- November 1994 · 457pages · 234x156mm
- ·Paperback - 9780708312735
This text commences with the opening of the Cardiff BBC station in February 1923 and ends with a consideration of the impact of the reforms of John Birt in the early 1990s. It portrays the tension between Head Office and the regions which has characterized the Corporation from the beginning. The role of the Directors General from Reith onwards is examined, with extensive quotations from the archives at Caversham and Llandaf. Considerable attention is given to the war years when the Welsh region was the only part of the BBC to produce a significant number of programmes for its own listeners. The frustrations of the 1920s and early 1930s, caused by the lack of a separate radio service for Wales, were exactly replicated with the coming of television. The establishment of the television service – BBC Wales – is discussed in some detail, as is the way in which Controller Wales used the advent of commercial television to extract concessions from Head Office.
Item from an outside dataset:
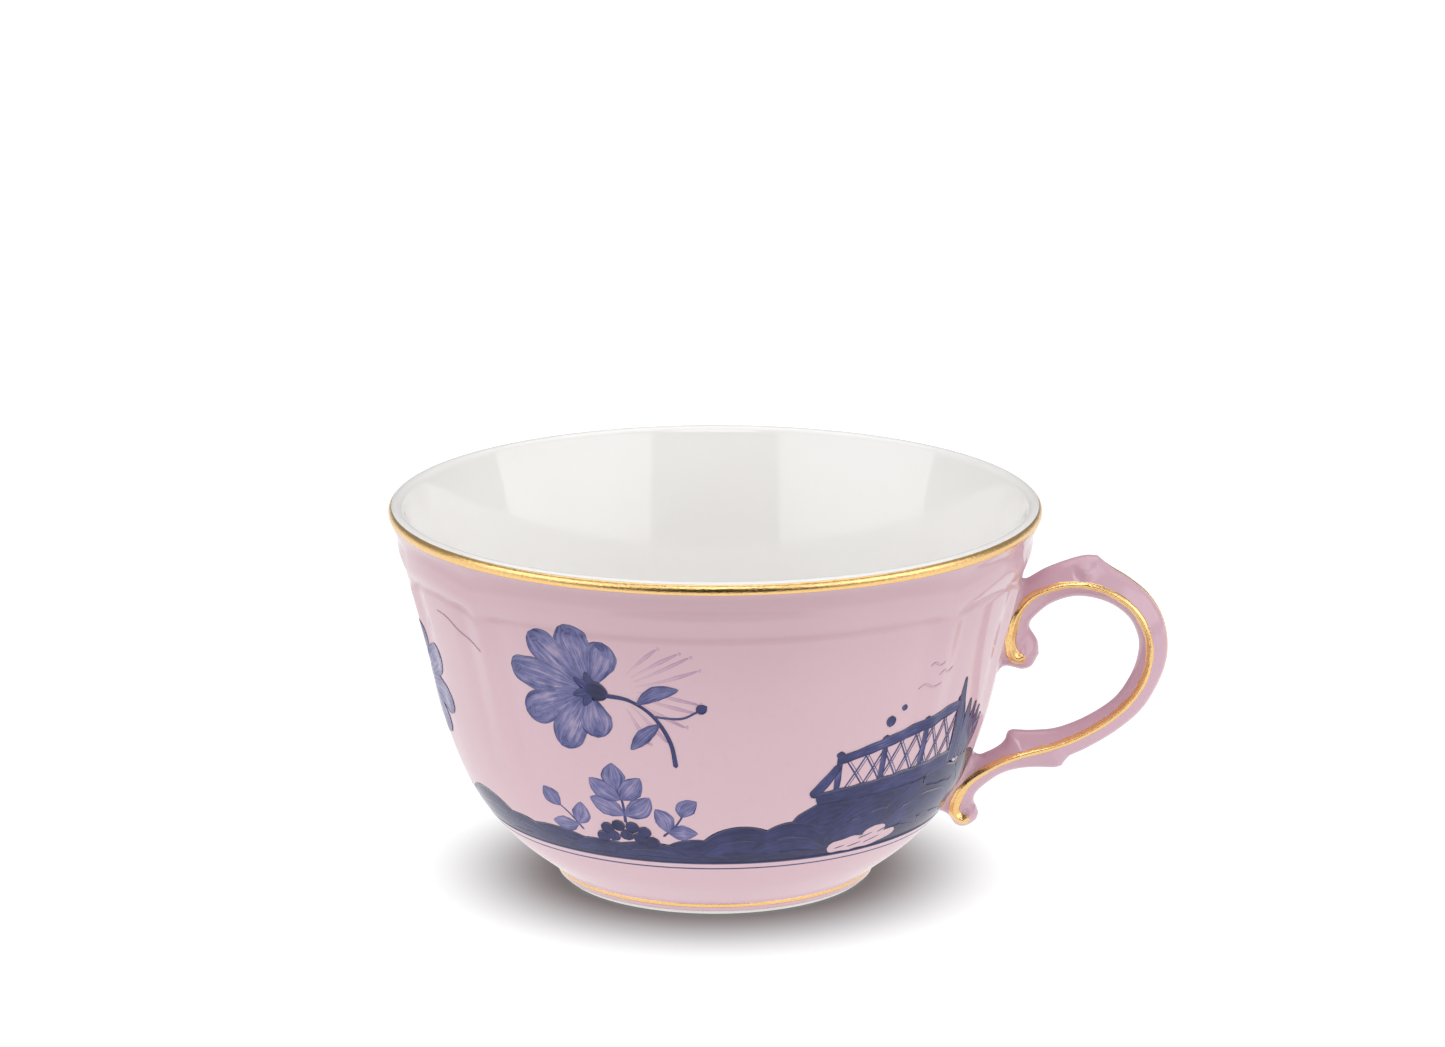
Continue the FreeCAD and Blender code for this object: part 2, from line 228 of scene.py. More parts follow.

The communal tension arising from resistance to, and demands for, Welsh-language television are a major theme of the second half of the book. The government’s decision, in 1979, to renege on its promise concerning the Welsh Fourth channel led to Gwynfor Evans’s threat to fast to death and to Whitelaw’s change of policy – a rare U-turn by the Thatcher government. The continuing role of sound broadcasting is stressed, as is the significance of the establishment of Radio Wales and Radio Cymru. While much of the book deals with the institutional growth of the BBC in Wales, it is constantly concerned to emphasize what broadcasting is fundamentally about: people listening to and viewing programmes. John Davies has also written “History of Wales”.